Milgram went on to comment that it is easy to ignore responsibility when one is only an intermediate link in a chain. Ignoring responsibility can never make it go away, however. As in other aspects of life, political irresponsibility is largely a sin of omission.

As the American Roman Catholic Cardinal John Wright pointed out, ” evil does not just happen.” It is not the work of blind, neutral forces. People perpetrate it of their own free will, and other people acquiesce in it of their free will by allowing it to go on.

Cardinal Wright wrote of “the moral disasters” which overtake mankind. The disasters which threaten us now are both material and moral.

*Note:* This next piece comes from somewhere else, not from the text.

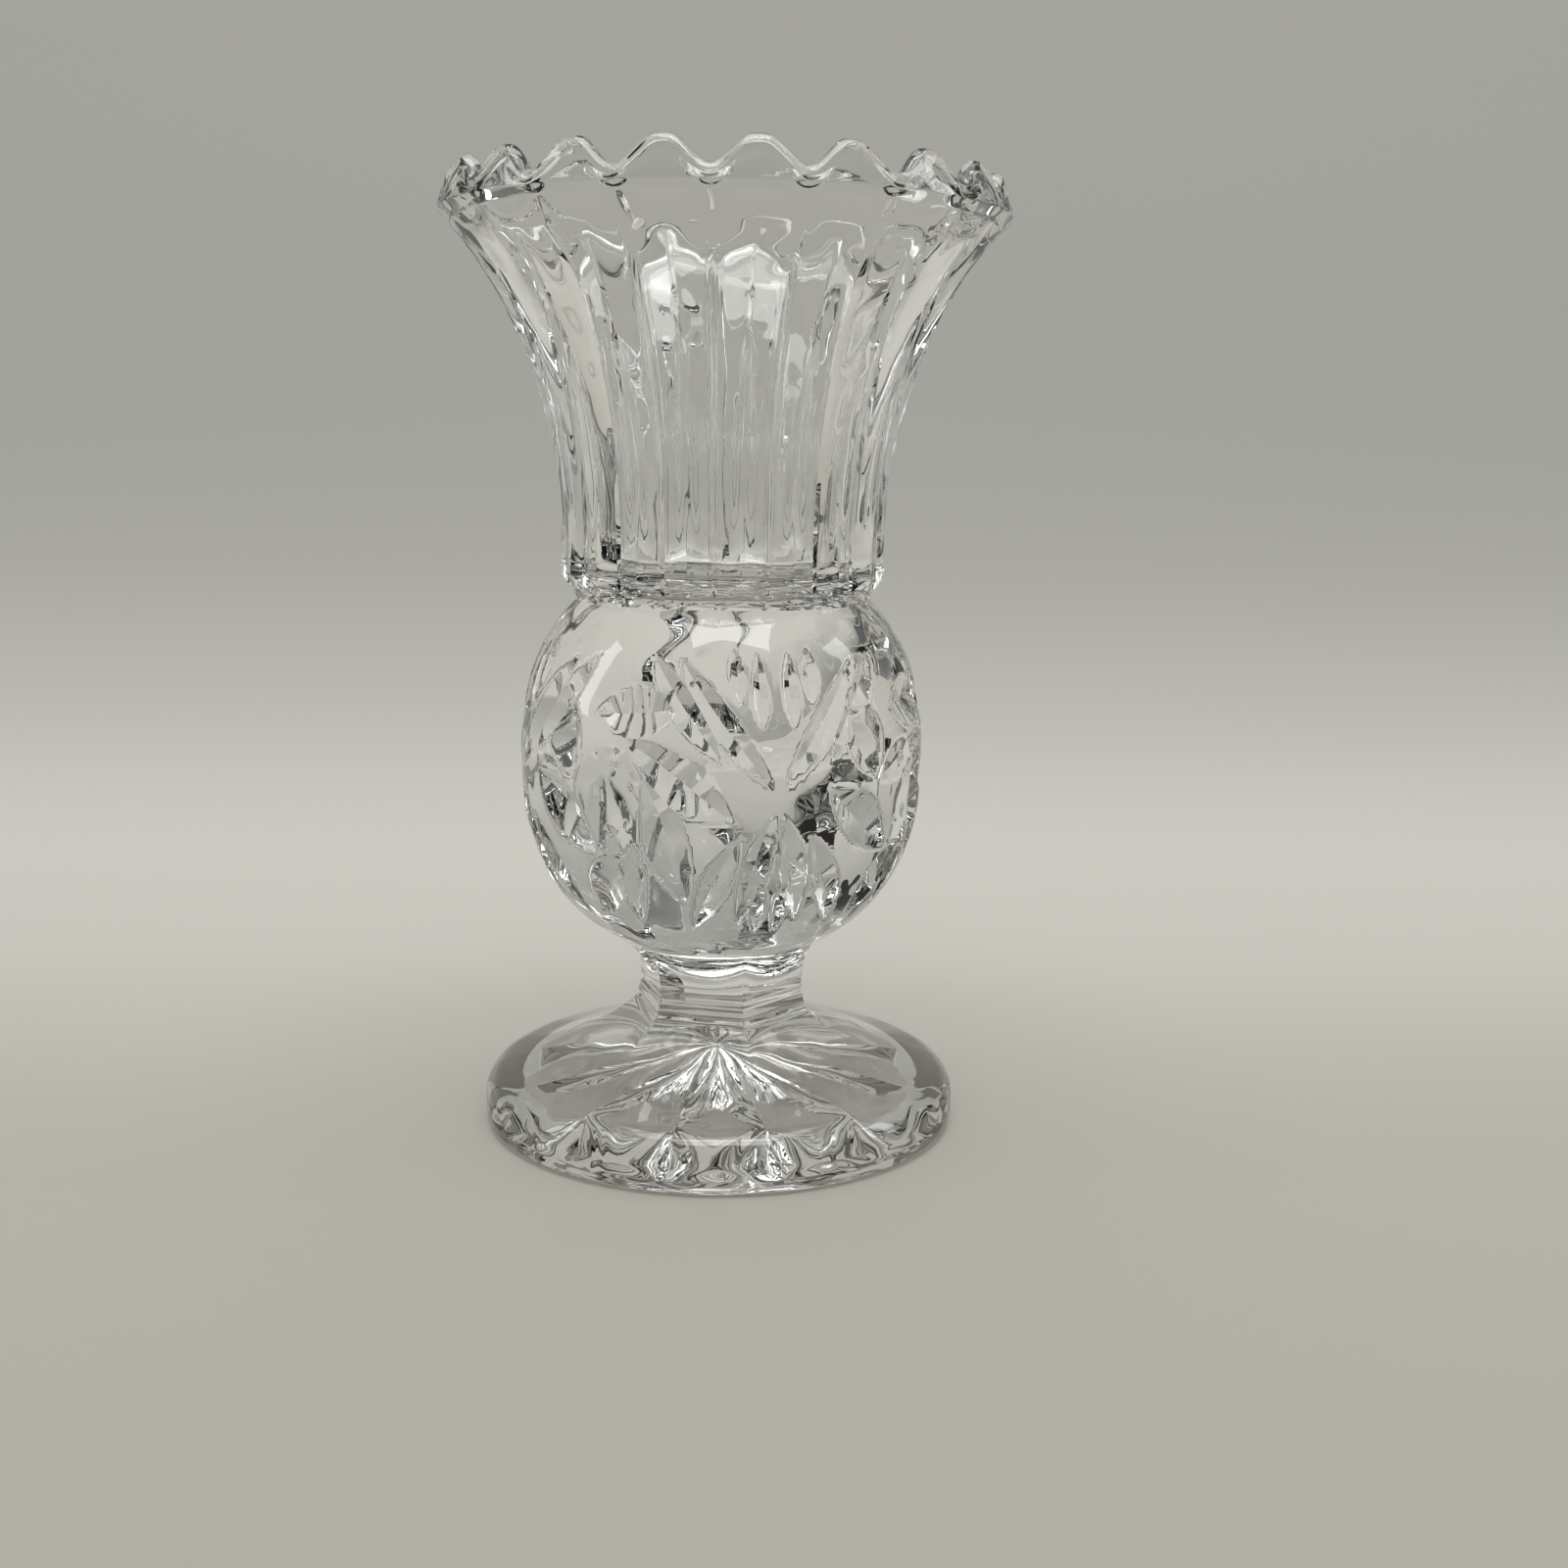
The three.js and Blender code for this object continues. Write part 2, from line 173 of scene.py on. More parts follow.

When scientists talk about the greenhouse effect, the destruction of the rain forests, acid rain, water pollution, overfishing and the other threats to life on the planet, they are talking about irresponsibility.

Irresponsibility is nearly always traceable to people doing what they want without regard to anyone but themselves. If a person does not do what he or she should do, somebody else is left with a burden . Its impact can be immediate, as when an employee fails to do what is excepted of him and a workmate has to cover for him, or in the future, as when a profligate father dies without having provided financially for his family. The irresponsible ecological, fiscal and political practices now plaguing the world fall into the latter category.

How we all live up to our responsibilities as householders, workers and citizens today has a direct bearing on the future. Historically – at least from the decline of the Roman Empire on – the standards of personal conduct have set the tone for the standards of conduct on a mass scale. If individuals behave carelessly and selfishly, the way is left open to collective careless and selfish behaviour. So if the present generation is to demonstrate that it will not allow irresponsibility to ruin life for future generations in this interdependent world, it must overcome its moral apathy.